Wisdom


Start living now. Stop saving the good china for that special occasion. Stop withholding your love until that special person materializes. Every day you are alive is a special occasion. Every minute, every breath, is a gift from God.

Mary Manin Morrissey

I find lately that my life is crazy enough that I need to do 3 things regularly to keep my cool and my sanity.   I need to exercise with some regularity.  I need to sit and follow my breath for 10 minutes every a.m. while the house is quiet, and these days, dark.  And i need to listen to good stuff while i drive to work.

Good stuff recently has been Pema Chodron CDs that were recorded during a weekend workshop that she gave called Going to the Places That Scare You.   She went through a ton of material but thankfully repeated the purpose often enough that I can recite it here – it’s about abiding with the feelings without believing your own thoughts and beliefs about them.
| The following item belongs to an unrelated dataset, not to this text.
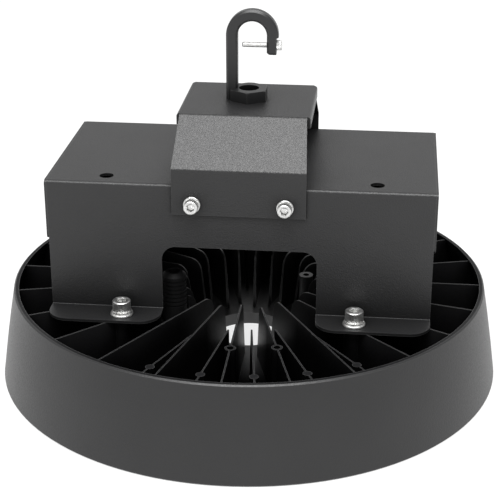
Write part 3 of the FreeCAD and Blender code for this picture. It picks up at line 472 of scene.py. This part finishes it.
# Socket: radius of its mouth and depth of the mouth's chamfer as shares of the key, and the depths of
# the hexagon and of the drilled point as shares of the head's height
MOUTH_R = 0.64
MOUTH_CHAMFER = 0.05
SOCKET_DEPTH = 0.5
DRILL_DEPTH = 0.62

# Turn from one screw to the next, and of the first lock washer, so that no two stand alike
SCREW_TURN = 0.7
FIRST_LOCK_TURN = 1.1

# Flat washers: hole widths and edge; on the rolled side, how far inwards the middle point of the
# rounding lies, and as shares of the edge how far below the top that point and the straight side lie
WASHER_HOLES = {"foot_washers": 8.4 * MM, "saddle_washers": 6.4 * MM}
WASHER_EDGE = 0.3 * MM
WASHER_ROLL = 0.1 * MM
WASHER_ROLL_BELOW = 0.6
WASHER_SIDE_BELOW = 1.4

# Lock washers: hole radius, width of the slit, its slant as a share of that, and steps round the ring
LOCK_INNER_R = 4.1 * MM
LOCK_SLIT = math.radians(5)
LOCK_SLANT = 1.5
LOCK_STEPS = 60

# Thread: depth as a share of the pitch, and rings in each turn
THREAD_DEPTH = 0.54
THREAD_RINGS = 4

# Safety screw: chamfer and length of its tip, and the plain neck under its head
SAFETY_TIP = 0.6 * MM
SAFETY_TIP_LEN = 0.5 * MM
SAFETY_NECK = 0.4 * MM


def piece_of(node, mesh, look):
    """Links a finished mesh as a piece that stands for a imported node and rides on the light."""
    made = bpy.data.objects.new(node + "_detail", mesh)
    bpy.context.scene.collection.objects.link(made)
    mesh.materials.append(MATERIALS[look])
    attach(made, "root")
    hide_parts(node)


def round_at(radius):
    return lambda angle: radius


def hex_at(across):
    """Radius of a hexagon of the given width across flats."""
    def radius(angle):
        turn = math.fmod(angle + math.pi / 6, math.pi / 3) - math.pi / 6
        return across / 2 / math.cos(turn)
    return radius


def knurl_at(radius):
    return lambda angle: radius - KNURL_DEPTH * (0.5 + 0.5 * math.cos(angle * KNURL_COUNT))


def add_rings(bm, rings, place, steps=TURN_STEPS, closed=False):
    """Skins a stack of rings (radius function, height); a ring without a function is a point on the axis."""
    loops = []
    for radius, height in rings:
        if radius is None:
            loops.append([bm.verts.new(place @ Vector((0, 0, height)))])
            continue
        loop = []
        for step in range(steps):
            angle = 2 * math.pi * step / steps
            reach = radius(angle)
            point = Vector((reach * math.cos(angle), reach * math.sin(angle), height))
            loop.append(bm.verts.new(place @ point))
        loops.append(loop)
    pairs = list(zip(loops, loops[1:]))
    if closed:
        pairs.append((loops[-1], loops[0]))
    for low, high in pairs:
        for step in range(steps):
            ahead = (step + 1) % steps
            corners = [low[step % len(low)], low[ahead % len(low)],
                       high[ahead % len(high)], high[step % len(high)]]
            bm.faces.new(list(dict.fromkeys(corners)))


def mesh_of(node, bm, sharp=SHARP_ANGLE):
    """Finishes a mesh: outward faces, smooth shading and sharp edges above an angle."""
    bmesh.ops.recalc_face_normals(bm, faces=bm.faces)
    for face in bm.faces:
        face.smooth = True
    for edge in bm.edges:
        if len(edge.link_faces) == 2 and edge.calc_face_angle() > math.radians(sharp):
            edge.smooth = False
    mesh = bpy.data.meshes.new(node + "_detail")
    bm.to_mesh(mesh)
    bm.free()
    return mesh


def solid_boxes(name):
    """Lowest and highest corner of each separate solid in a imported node."""
    bm = bmesh.new()
    bm.from_mesh(nodes[name].data)
    bmesh.ops.remove_doubles(bm, verts=bm.verts, dist=SAME_SPOT)
    seen = set()
    found = []
    for start in bm.verts:
        if start in seen:
            continue
        group = []
        stack = [start]
        seen.add(start)
        while stack:
            vert = stack.pop()
            group.append(vert.co.copy())
            for edge in vert.link_edges:
                other = edge.other_vert(vert)
                if other not in seen:
                    seen.add(other)
                    stack.append(other)
        low = Vector(min(c[i] for c in group) for i in range(3))
        high = Vector(max(c[i] for c in group) for i in range(3))
        found.append((low, high))
    bm.free()
    return found


def main_axis(direction):
    """Number of the axis that a direction mostly follows."""
    return max(range(3), key=lambda i: abs(direction[i]))


def frame_along(origin, direction, turn=0.0):
    """Placement whose Z axis points along the direction."""
    turned = Vector(direction).to_track_quat("Z", "Y").to_matrix().to_4x4()
    return Matrix.Translation(origin) @ turned @ Matrix.Rotation(turn, 4, "Z")


def up(low, high):
    return (0, 0, 1)


def down(low, high):
    return (0, 0, -1)


def outwards_y(low, high):
    return (0, 1 if low.y + high.y > 0 else -1, 0)


def shank_rings(thread, length):
    """Plain shank along Z below the seat at 0, its tip chamfered."""
    chamfer = TIP_CHAMFER * thread
    return [
        (None, -length),
        (round_at(thread / 2 - chamfer), -length),
        (round_at(thread / 2), -length + chamfer),
        (round_at(thread / 2), -NECK_FILLET * thread),
    ]


def head_rings(thread, head, height, key, knurled=True):
    """Neck, head with a rounded top edge, and hexagon socket, along Z from the seat at 0."""
    edge = HEAD_EDGE * head
    side = knurl_at(head / 2) if knurled else round_at(head / 2)
    hole = hex_at(key)
    rounding = []
    for inwards, below in HEAD_ROUNDING:
        rounding.append((round_at(head / 2 - inwards * edge), height - below * edge))
    return [
        (round_at(thread / 2 + NECK_FILLET * thread), 0),
        (round_at(head / 2 - edge), 0),
        (side, edge),
        (side, height - HEAD_SIDE_END * edge),
        *rounding,
        (round_at(MOUTH_R * key), height),
        (hole, height - MOUTH_CHAMFER * key),
        (hole, height - SOCKET_DEPTH * height),
        (None, height - DRILL_DEPTH * height),
    ]


def screw_group(node, sizes, direction_of, knurled=True, steps=TURN_STEPS):
    """Replaces a node of cap screws by detailed ones, each at the solid that it stands for."""
    thread, head, height, key = [size * MM for size in sizes]
    bm = bmesh.new()
    for index, (low, high) in enumerate(solid_boxes(node)):
        direction = Vector(direction_of(low, high))
        axis = main_axis(direction)
        total = high[axis] - low[axis]
        seat = (low + high) / 2 + direction * (total / 2 - height)
        rings = shank_rings(thread, total - height) + head_rings(thread, head, height, key, knurled)
        add_rings(bm, rings, frame_along(seat, direction, SCREW_TURN * index), steps)
    piece_of(node, mesh_of(node, bm), "knurled_zinc" if knurled else "zinc")


def washer_rings(inner, outer, thick):
    """Section of a flat washer with a rolled outer edge and a punched inner one."""
    edge = WASHER_EDGE
    return [
        (round_at(inner), edge),
        (round_at(inner), thick - edge),
        (round_at(inner + edge), thick),
        (round_at(outer - edge), thick),
        (round_at(outer - WASHER_ROLL), thick - WASHER_ROLL_BELOW * edge),
        (round_at(outer), thick - WASHER_SIDE_BELOW * edge),
        (round_at(outer), edge),
        (round_at(outer - edge), 0),
        (round_at(inner + edge), 0),
    ]


def washer_group(node, direction_of):
    """Replaces a node of flat washers by detailed ones."""
    bm = bmesh.new()
    for low, high in solid_boxes(node):
        direction = Vector(direction_of(low, high))
        axis = main_axis(direction)
        across = (axis + 1) % 3
        outer = (high[across] - low[across]) / 2
        thick = high[axis] - low[axis]
        bottom = (low + high) / 2 - direction * thick / 2
        rings = washer_rings(WASHER_HOLES[node] / 2, outer, thick)
        add_rings(bm, rings, frame_along(bottom, direction), closed=True)
    piece_of(node, mesh_of(node, bm), "zinc")


def add_split_ring(bm, place, outer, thick):
    """Skins a square ring with a slanting slit through it."""
    corners = [(LOCK_INNER_R, 0), (outer, 0), (outer, thick), (LOCK_INNER_R, thick)]
    loops = []
    for step in range(LOCK_STEPS + 1):
        loop = []
        for radius, height in corners:
            slant = LOCK_SLIT * LOCK_SLANT * (height / thick - 0.5)
            angle = LOCK_SLIT / 2 + slant + (2 * math.pi - LOCK_SLIT) * step / LOCK_STEPS
            point = Vector((radius * math.cos(angle), radius * math.sin(angle), height))
            loop.append(bm.verts.new(place @ point))
        loops.append(loop)
    for first, second in zip(loops, loops[1:]):
        for corner in range(len(corners)):
            ahead = (corner + 1) % len(corners)
            bm.faces.new([first[corner], first[ahead], second[ahead], second[corner]])
    bm.faces.new(loops[0])
    bm.faces.new(loops[-1])


def lock_washer_group(node):
    """Replaces a node of lock washers by split ones."""
    bm = bmesh.new()
    for index, (low, high) in enumerate(solid_boxes(node)):
        bottom = Vector(((low.x + high.x) / 2, (low.y + high.y) / 2, low.z))
        place = frame_along(bottom, (0, 0, 1), FIRST_LOCK_TURN + index)
        add_split_ring(bm, place, (high.x - low.x) / 2, high.z - low.z)
    piece_of(node, mesh_of(node, bm), "zinc")


def threaded_rings(thread, pitch, low, high):
    """Rings of a helical thread between two heights."""
    count = int((high - low) / (pitch / THREAD_RINGS))
    depth = THREAD_DEPTH * pitch
    rings = []
    for index in range(count + 1):
        height = low + (high - low) * index / count

        def radius(angle, height=height):
            phase = (height / pitch - angle / (2 * math.pi)) % 1.0
            return thread / 2 - depth * abs(2 * phase - 1)
        rings.append((radius, height))
    return rings


def safety_screw(node):
    """Screw across the hook's mouth: head outside the tip, thread through the tip and over the gap."""
    thread, head, height, key = [size * MM for size in M4]
    low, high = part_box(node)
    seat = Vector((high.x - height, (low.y + high.y) / 2, (low.z + high.z) / 2))
    length = high.x - low.x - height
    tip = [(None, -length), (round_at(thread / 2 - SAFETY_TIP), -length)]
    shank = threaded_rings(thread, M4_PITCH, -length + SAFETY_TIP_LEN, -SAFETY_NECK)
    bm = bmesh.new()
    add_rings(bm, tip + shank + head_rings(thread, head, height, key), frame_along(seat, (1, 0, 0)))
    piece_of(node, mesh_of(node, bm, THREAD_SHARP_ANGLE), "zinc")


screw_group("foot_screws", M8, up)
screw_group("saddle_screws", M6, outwards_y)
screw_group("lens_screws", M4, down, False, SMALL_STEPS)
screw_group("board_screws", M3, down, False, SMALL_STEPS)
screw_group("driver_screws", M4, up, False, SMALL_STEPS)
screw_group("earth_screw", M4, up, False, SMALL_STEPS)
washer_group("foot_washers", up)
washer_group("saddle_washers", outwards_y)
lock_washer_group("foot_lock_washers")
safety_screw("hook_safety_screw")


# Floor, light and camera

def link_at(made, place, target):
    """Links a light or camera at a place, facing a target."""
    bpy.context.scene.collection.objects.link(made)
    made.location = place
    made.rotation_euler = (target - place).to_track_quat("-Z", "Y").to_euler()


def studio_floor():
    bpy.ops.mesh.primitive_plane_add(size=FLOOR_SIZE)
    floor = bpy.context.object
    floor.name = "floor"
    made = Shader("floor")
    cloud = made.noise(FLOOR_CLOUD)
    made.paint(made.colour(made.vary(cloud), (0.2, 0.2, 0.2), (0.24, 0.24, 0.24)))
    made.set(Roughness=0.8, Emission_Color=(1, 1, 1, 1), Emission_Strength=FLOOR_GLOW)
    floor.data.materials.append(made.material)


def studio_world():
    world = bpy.data.worlds.new("studio")
    bpy.context.scene.world = world
    world.use_nodes = True
    background = world.node_tree.nodes["Background"]
    background.inputs["Color"].default_value = (1, 1, 1, 1)
    background.inputs["Strength"].default_value = WORLD_STRENGTH


def key_light():
    data = bpy.data.lights.new("key", "AREA")
    data.shape = "RECTANGLE"
    data.size, data.size_y = KEY_SIZE
    data.energy = KEY_POWER
    link_at(bpy.data.objects.new("key", data), KEY_PLACE, KEY_TARGET)


def photo_camera():
    data = bpy.data.cameras.new("camera")
    data.sensor_fit = "HORIZONTAL"
    data.sensor_width = SENSOR
    data.lens = LENS
    data.clip_start = CLIP_NEAR
    data.clip_end = CLIP_FAR
    made = bpy.data.objects.new("camera", data)
    link_at(made, CAMERA_PLACE, CAMERA_TARGET)
    bpy.context.scene.camera = made


studio_floor()
studio_world()
key_light()
photo_camera()
bpy.context.scene.view_settings.view_transform = "Standard"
I love the word “abiding”.  It means lasting for a long time.  Becoming a permanent fixture.  Just hanging out rather than freaking out and pushing back against every yucky thing that happens.

Now that’s good stuff.  And exactly what i need when life is on the verge of being overwhelming at any moment. Here was something she said at the end of one CD that really struck me:

It’s not about getting it right, it’s about becoming more connected with your life and other people

Don’t believe the bullshit that you’re a failure or helpless or be embarassed about yourself.

Always realize that anything you’re feeling is a doorway to enlightenment.

 

When I read this bit of Born to Run I thought about how many millions of ways it’s applicable to my life – patterns I’d love to put a stop too, habits I’d love to kiss good-bye.  The more we resist them, the more they persist, at some point you gotta let them be, accept them, and even love ‘em to death.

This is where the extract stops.